>> start
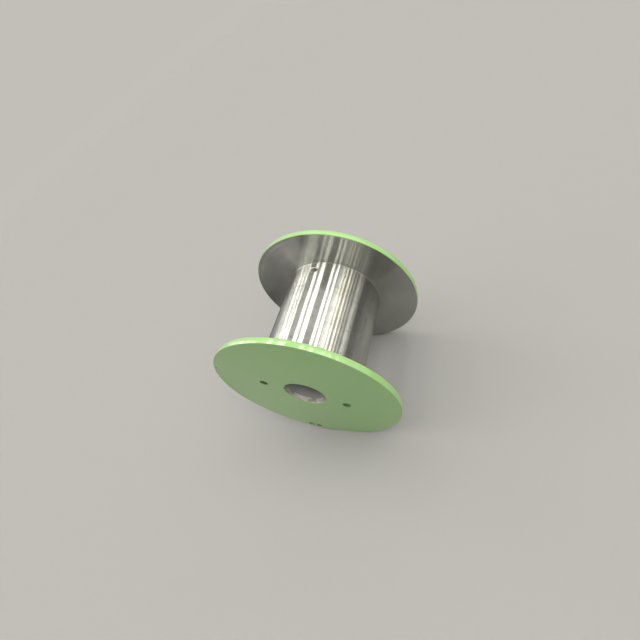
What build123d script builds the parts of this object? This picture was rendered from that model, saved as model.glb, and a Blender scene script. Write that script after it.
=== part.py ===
# Steel cable reel lying on its rims: two flat disc flanges, a barrel between them and a tube through the middle
import os

from build123d import *

# Overall sizes, in millimetres

flange_diameter = 630.0
flange_thickness = 20.0
traverse = 400.0  # clear width for the cable, between the flanges' inner faces
rim_chamfer = 2.0

# Barrel and centre tube

barrel_diameter = 350.0
barrel_wall = 15.0
centre_tube_diameter = 168.0
centre_tube_wall = 11.0
seat_depth = 3.0  # how far both tubes are let into the flanges
seat_clearance = 0.2  # all round each tube in its seat

# Bore for the shaft or pintle

bore_diameter = 140.0
bore_chamfer = 2.5

# Holes in the flanges; angles run from +X towards +Z, seen from the front

drive_hole_diameter = 28.0
drive_pitch_diameter = 282.0
drive_hole_count = 2
drive_angle = 146.7
lead_out_diameter = 22.0
lead_out_inset = 17.0  # from the rim to the middle of the hole
lead_out_count = 2
lead_out_spacing = 6.0  # degrees from one hole of the pair to the other
lead_out_angle = 245.3  # middle of the pair
tie_hole_diameter = 6.0
tie_hole_inset = 8.0
tie_hole_angle = 142.8
hole_chamfer = 1.0

# Hole in the barrel for the cable's first end

start_hole_diameter = 20.0
start_hole_gap = 23.0  # from the rear flange to the edge of the hole
start_hole_angle = 84.8
start_hole_slant = 45.0  # degrees from square to the barrel, round the spindle
start_hole_rounding = 2.5

# Sizes that follow from the ones above

flange_radius = flange_diameter / 2
barrel_radius = barrel_diameter / 2
centre_tube_radius = centre_tube_diameter / 2
bore_radius = bore_diameter / 2
seated_length = traverse + 2 * seat_depth


def flange_blank():
    """Turned disc with its bore and both seats; inner face at z = 0, outer face up."""
    with BuildPart() as disc:
        Cylinder(flange_radius, flange_thickness, align=(Align.CENTER, Align.CENTER, Align.MIN))
        chamfer(disc.edges().filter_by(GeomType.CIRCLE), rim_chamfer)
        Hole(bore_radius)
        chamfer(disc.faces().sort_by(Axis.Z)[-1].inner_wires().edges(), bore_chamfer)
        with BuildSketch(Plane.XY):
            Circle(barrel_radius + seat_clearance)
            Circle(barrel_radius - barrel_wall - seat_clearance, mode=Mode.SUBTRACT)
            Circle(centre_tube_radius + seat_clearance)
        extrude(amount=seat_depth, mode=Mode.SUBTRACT)
    return disc.part


def drill(blank, diameter, pitch_radius, first_angle, count, spacing):
    """Drills through holes on a circle, each with its outer edge broken."""
    with BuildPart() as drilled:
        add(blank)
        outer_face = Plane.XY.offset(flange_thickness)
        with BuildSketch(outer_face) as hole_sketch:
            with PolarLocations(pitch_radius, count, first_angle, spacing * count):
                Circle(diameter / 2)
        extrude(hole_sketch.sketch, amount=-flange_thickness, mode=Mode.SUBTRACT)
        with BuildSketch(outer_face) as mouth_sketch:
            with PolarLocations(pitch_radius, count, first_angle, spacing * count):
                Circle(diameter / 2 + hole_chamfer)
        extrude(mouth_sketch.sketch, amount=-hole_chamfer, taper=45, mode=Mode.SUBTRACT)
    return drilled.part


def flange(has_tie_hole):
    """Disc with its drive holes and lead-out holes, and the tie hole where it has one."""
    disc = flange_blank()
    drive_step = 360 / drive_hole_count
    disc = drill(
        disc, drive_hole_diameter, drive_pitch_diameter / 2, drive_angle, drive_hole_count, drive_step
    )
    first_lead_out = lead_out_angle - lead_out_spacing * (lead_out_count - 1) / 2
    disc = drill(
        disc,
        lead_out_diameter,
        flange_radius - lead_out_inset,
        first_lead_out,
        lead_out_count,
        lead_out_spacing,
    )
    if has_tie_hole:
        disc = drill(disc, tie_hole_diameter, flange_radius - tie_hole_inset, tie_hole_angle, 1, 0)
    return Pos(Z=traverse / 2) * disc


def tube(outer_radius, wall):
    """Tube along z that reaches the bottom of its seat in both flanges."""
    return Cylinder(outer_radius, seated_length) - Cylinder(outer_radius - wall, seated_length)


def start_hole_drill():
    """Drill for the start hole, slanted round the barrel so that the cable comes out along it."""
    height = start_hole_gap + start_hole_diameter / 2 - traverse / 2
    mouth = Rot(Z=start_hole_angle) * Pos(barrel_radius, 0, height)
    reach = 2 * (barrel_wall + start_hole_diameter)
    return mouth * Rot(Z=start_hole_slant) * Rot(Y=90) * Cylinder(start_hole_diameter / 2, reach)


def barrel():
    """Winding barrel with its start hole by the rear flange."""
    return round_start_hole(tube(barrel_radius, barrel_wall) - start_hole_drill())


def round_start_hole(drilled):
    """Rounds the start hole's outer edge, so that it can't cut the cable."""
    outer_skin = drilled.faces().filter_by(GeomType.CYLINDER).sort_by(SortBy.AREA)[-1]
    return fillet(outer_skin.inner_wires().edges(), start_hole_rounding)


def lie_down(piece):
    """Turns the spindle from z to y, front flange towards -y, and lifts the rims to z = 0."""
    return Pos(Z=flange_radius) * Rot(X=90) * piece


front = flange(has_tie_hole=True)
rear = mirror(flange(has_tie_hole=False), about=Plane.XY)

pieces = {
    "front_flange": front,
    "rear_flange": rear,
    "barrel": barrel(),
    "centre_tube": tube(centre_tube_radius, centre_tube_wall),
}

os.makedirs("parts", exist_ok=True)
for name, piece in pieces.items():
    export_step(lie_down(piece), f"parts/{name}.step")
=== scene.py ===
import math

import bmesh
import bpy
from mathutils import Euler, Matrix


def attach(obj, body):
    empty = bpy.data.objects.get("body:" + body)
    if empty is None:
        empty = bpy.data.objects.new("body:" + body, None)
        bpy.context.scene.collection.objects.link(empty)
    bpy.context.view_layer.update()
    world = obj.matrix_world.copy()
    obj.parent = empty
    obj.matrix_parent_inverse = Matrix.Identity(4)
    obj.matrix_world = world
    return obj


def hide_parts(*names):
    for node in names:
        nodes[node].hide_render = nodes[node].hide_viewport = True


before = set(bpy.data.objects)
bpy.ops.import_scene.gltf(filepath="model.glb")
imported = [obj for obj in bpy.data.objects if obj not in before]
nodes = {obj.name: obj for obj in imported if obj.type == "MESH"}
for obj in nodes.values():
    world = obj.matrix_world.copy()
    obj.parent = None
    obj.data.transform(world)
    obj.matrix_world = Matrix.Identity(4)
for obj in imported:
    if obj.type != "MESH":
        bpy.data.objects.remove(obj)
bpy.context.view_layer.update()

# Camera, in metres and degrees

camera_position = (0.7743, -0.6533, 1.2662)
camera_turn = (45.400, 30.206, 17.207)
camera_lens = 21.544
camera_shift = (0.0, -0.0531)

# Floor and the wall far round it, in metres; the wall's own colour is nearly black, so that only its glow shows

floor_reach = 40.0
floor_colour = (0.184, 0.181, 0.174, 1.0)
floor_to_wall = (5.0, 30.0)  # distances between which the floor turns into the wall's glow
wall_profile = [(39.0, -0.5), (39.0, 30.0)]  # radius and height of its foot and its top
wall_steps = 96
wall_glow = (0.538, 0.52, 0.48, 1.0)
wall_colour = (0.002, 0.002, 0.002, 1.0)
studio_roughness = 0.9

# Lamp overhead; the angle that it fills and its turn are in degrees

overhead_energy = 2.85
overhead_angle = 50
overhead_colour = (1.0, 0.99, 0.96)
overhead_turn = (4, 42, 0)

# Sizes of the flanges, in metres; the spindle runs along Y at axis_height

axis_height = 0.315
inner_face = 0.2  # distance of each flange's inner face from the middle of the reel
thickness = 0.02
rim_radius = 0.315
rim_rounding = 0.002
bore_radius = 0.07
bore_chamfer = 0.0025
tube_seat_radius = 0.0842
barrel_seat_inner = 0.1598
barrel_seat_outer = 0.1752
seat_depth = 0.003
barrel_radius = 0.175
bead = 0.0015  # hollow of the ground weld where the barrel meets the flange
toe_line = 0.0003  # depth and half the width of the line round the weld
hole_chamfer = 0.001
edge_support = 0.0004  # width of the flat band beside a rounded edge

# Holes of the flanges: radius, distance from the spindle, angle from +X towards +Z seen from the front

drive_holes = [(0.014, 0.141, 146.7), (0.014, 0.141, 326.7)]
lead_out_holes = [(0.011, 0.298, 242.3), (0.011, 0.298, 248.3)]
tie_hole = (0.003, 0.307, 142.8)

# Steps round each circle of the flanges and along their rounded edges, and the angle in degrees from which an
# edge is shaded sharp

rim_steps = 288
bore_steps = 160
seat_steps = 224
drive_steps = 56
lead_out_steps = 48
tie_steps = 32
rounding_steps = 5
bead_steps = 6
crease_angle = 35

# Materials of a flange, in the order of its slots

paint_slot, rim_slot, hole_slot, edge_slot, face_slot, bore_slot = range(6)

# Light bands of the studio's dome, which run along the spindle: angle round it from +X towards +Z, width,
# radiance and colour

dome_radiance = 0.72
neutral = (1.0, 0.985, 0.95)
cream = (1.0, 0.93, 0.78)
bands = [
    (1.8, 9.0, 1.65, neutral),
    (9.0, 2.4, 0.1, neutral),
    (13.0, 2.6, 1.4, neutral),
    (16.4, 1.8, 0.1, neutral),
    (20.1, 2.6, 3.0, cream),
    (27.6, 4.2, 4.7, cream),
    (32.4, 1.6, 0.8, cream),
    (36.5, 3.8, 5.2, cream),
    (40.0, 1.4, 2.5, cream),
    (43.2, 3.6, 4.8, neutral),
    (47.5, 4.6, 3.2, neutral),
    (51.8, 3.4, 2.5, neutral),
    (58.4, 5.3, 8.2, neutral),
    (63.2, 1.4, 2.4, neutral),
    (68.8, 5.3, 8.2, neutral),
    (79.5, 10.5, 0.55, neutral),
    (92.7, 9.2, 8.2, neutral),
    (100.2, 1.4, 1.2, neutral),
    (106.4, 6.4, 8.2, neutral),
    (117.3, 8.0, 1.0, neutral),
    (126.2, 3.4, 9.4, neutral),
    (130.2, 2.0, 3.5, neutral),
    (134.0, 3.4, 8.6, neutral),
    (138.2, 2.6, 4.9, neutral),
    (144.7, 6.4, 8.0, neutral),
    (155.5, 12.0, 3.0, neutral),
    (165.0, 6.0, 1.5, neutral),
    (173.5, 12.0, 0.5, neutral),
]
band_softness = 0.7  # degrees over which each band's edge fades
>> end
◆ Given exercise:
Take exactly the lines from the one containing "front = flange(has_tie_hole=True)" through the one containing "in imported if" in the data above, and output them with nothing added.

◆ Result for this exercise:
front = flange(has_tie_hole=True)
rear = mirror(flange(has_tie_hole=False), about=Plane.XY)

pieces = {
    "front_flange": front,
    "rear_flange": rear,
    "barrel": barrel(),
    "centre_tube": tube(centre_tube_radius, centre_tube_wall),
}

os.makedirs("parts", exist_ok=True)
for name, piece in pieces.items():
    export_step(lie_down(piece), f"parts/{name}.step")
=== scene.py ===
import math

import bmesh
import bpy
from mathutils import Euler, Matrix


def attach(obj, body):
    empty = bpy.data.objects.get("body:" + body)
    if empty is None:
        empty = bpy.data.objects.new("body:" + body, None)
        bpy.context.scene.collection.objects.link(empty)
    bpy.context.view_layer.update()
    world = obj.matrix_world.copy()
    obj.parent = empty
    obj.matrix_parent_inverse = Matrix.Identity(4)
    obj.matrix_world = world
    return obj


def hide_parts(*names):
    for node in names:
        nodes[node].hide_render = nodes[node].hide_viewport = True


before = set(bpy.data.objects)
bpy.ops.import_scene.gltf(filepath="model.glb")
imported = [obj for obj in bpy.data.objects if obj not in before]
nodes = {obj.name: obj for obj in imported if obj.type == "MESH"}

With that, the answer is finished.